** Start Supplied information **
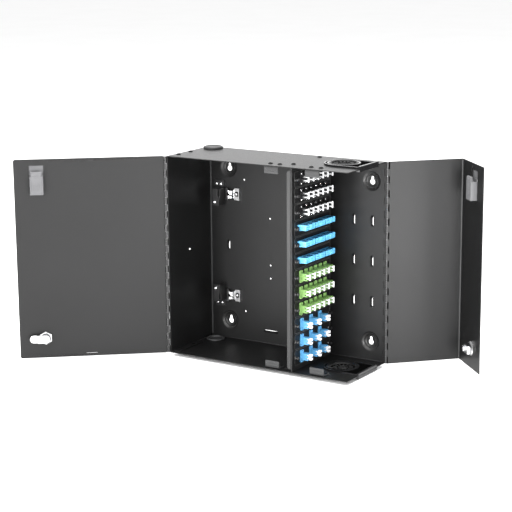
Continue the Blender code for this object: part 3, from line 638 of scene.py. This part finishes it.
def build_rivets():
    """Rivets that hold the strikes, the bulkhead's flanges and the left wall's flanges."""
    spots = [(BULKHEAD_X - 15, FRONT + 33), (BULKHEAD_X - 15, FRONT + 127)]
    spots += [(LEFT + 9.5, FRONT + 25), (LEFT + 9.5, FRONT + 65)]
    under = TOP - 2 * SHEET - GAP
    for side, end in ((1, "top"), (-1, "bottom")):
        strikes = [cad_centre(f"strike_{end}_{which}").x for which in ("left", "right")]
        here = spots + [(x + offset, FRONT + 19.5) for x in strikes for offset in (-10, 10)]
        outer = [rivet_head("Z", (x, y, side * TOP), side) for x, y in here]
        inner = [rivet_head("Z", (x, y, side * under), -side, 3.4, 1.2) for x, y in here]
        # The heads are darker than the sheet: painted shade on the domes.
        piece(together(*outer, *inner), f"rivets_{end}", "enclosure", "rivet_shade_coat")


def build_strikes():
    """The grey angle brackets that the doors close against, each with two grooves near its tip."""
    for end, side in (("top", 1), ("bottom", -1)):
        for which in ("left", "right"):
            name = f"strike_{end}_{which}"
            low, high = cad_box(name)
            inner, tip = (high.z, low.z) if side > 0 else (low.z, high.z)
            away = -side
            profile = [(low.y, tip), (low.y, inner + away * 2.2), (low.y + 0.65, inner + away * 0.65)]
            profile += [(low.y + 2.2, inner), (high.y, inner), (high.y, inner + away * SHEET)]
            profile += [(low.y + 2.4, inner + away * SHEET), (low.y + SHEET, inner + away * 2.4)]
            strike = outline(
                [*profile, (low.y + SHEET, tip)], high.x - low.x, sideways((low.x + high.x) / 2)
            )
            strike = round_edges(strike, 1.6, lambda a, b: along("Y")(a, b) and abs(a.z - tip) < 0.1, 4)
            for lift in (5.0, 10.0):
                z = tip - away * lift
                groove = box((low.x + 4, low.y - 1, z - 0.4), (high.x - 4, low.y + 0.3, z + 0.4))
                strike = cut(strike, groove)
            piece(strike, f"{name}_tab", "enclosure", "strike_grey", name, bevel=0.25)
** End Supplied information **
What is required
Quote the material exactly, leaving nothing out.

Full answer
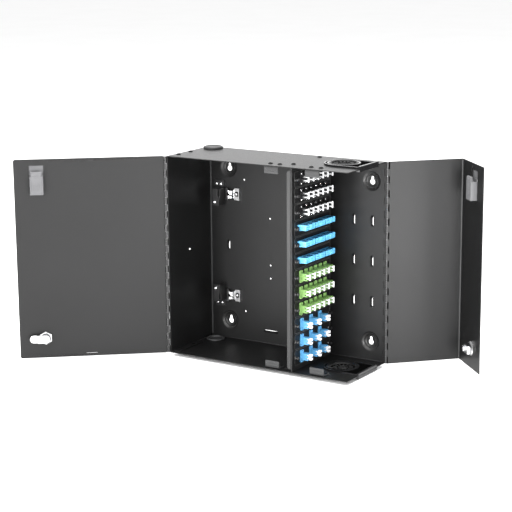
Continue the Blender code for this object: part 3, from line 638 of scene.py. This part finishes it.
def build_rivets():
    """Rivets that hold the strikes, the bulkhead's flanges and the left wall's flanges."""
    spots = [(BULKHEAD_X - 15, FRONT + 33), (BULKHEAD_X - 15, FRONT + 127)]
    spots += [(LEFT + 9.5, FRONT + 25), (LEFT + 9.5, FRONT + 65)]
    under = TOP - 2 * SHEET - GAP
    for side, end in ((1, "top"), (-1, "bottom")):
        strikes = [cad_centre(f"strike_{end}_{which}").x for which in ("left", "right")]
        here = spots + [(x + offset, FRONT + 19.5) for x in strikes for offset in (-10, 10)]
        outer = [rivet_head("Z", (x, y, side * TOP), side) for x, y in here]
        inner = [rivet_head("Z", (x, y, side * under), -side, 3.4, 1.2) for x, y in here]
        # The heads are darker than the sheet: painted shade on the domes.
        piece(together(*outer, *inner), f"rivets_{end}", "enclosure", "rivet_shade_coat")


def build_strikes():
    """The grey angle brackets that the doors close against, each with two grooves near its tip."""
    for end, side in (("top", 1), ("bottom", -1)):
        for which in ("left", "right"):
            name = f"strike_{end}_{which}"
            low, high = cad_box(name)
            inner, tip = (high.z, low.z) if side > 0 else (low.z, high.z)
            away = -side
            profile = [(low.y, tip), (low.y, inner + away * 2.2), (low.y + 0.65, inner + away * 0.65)]
            profile += [(low.y + 2.2, inner), (high.y, inner), (high.y, inner + away * SHEET)]
            profile += [(low.y + 2.4, inner + away * SHEET), (low.y + SHEET, inner + away * 2.4)]
            strike = outline(
                [*profile, (low.y + SHEET, tip)], high.x - low.x, sideways((low.x + high.x) / 2)
            )
            strike = round_edges(strike, 1.6, lambda a, b: along("Y")(a, b) and abs(a.z - tip) < 0.1, 4)
            for lift in (5.0, 10.0):
                z = tip - away * lift
                groove = box((low.x + 4, low.y - 1, z - 0.4), (high.x - 4, low.y + 0.3, z + 0.4))
                strike = cut(strike, groove)
            piece(strike, f"{name}_tab", "enclosure", "strike_grey", name, bevel=0.25)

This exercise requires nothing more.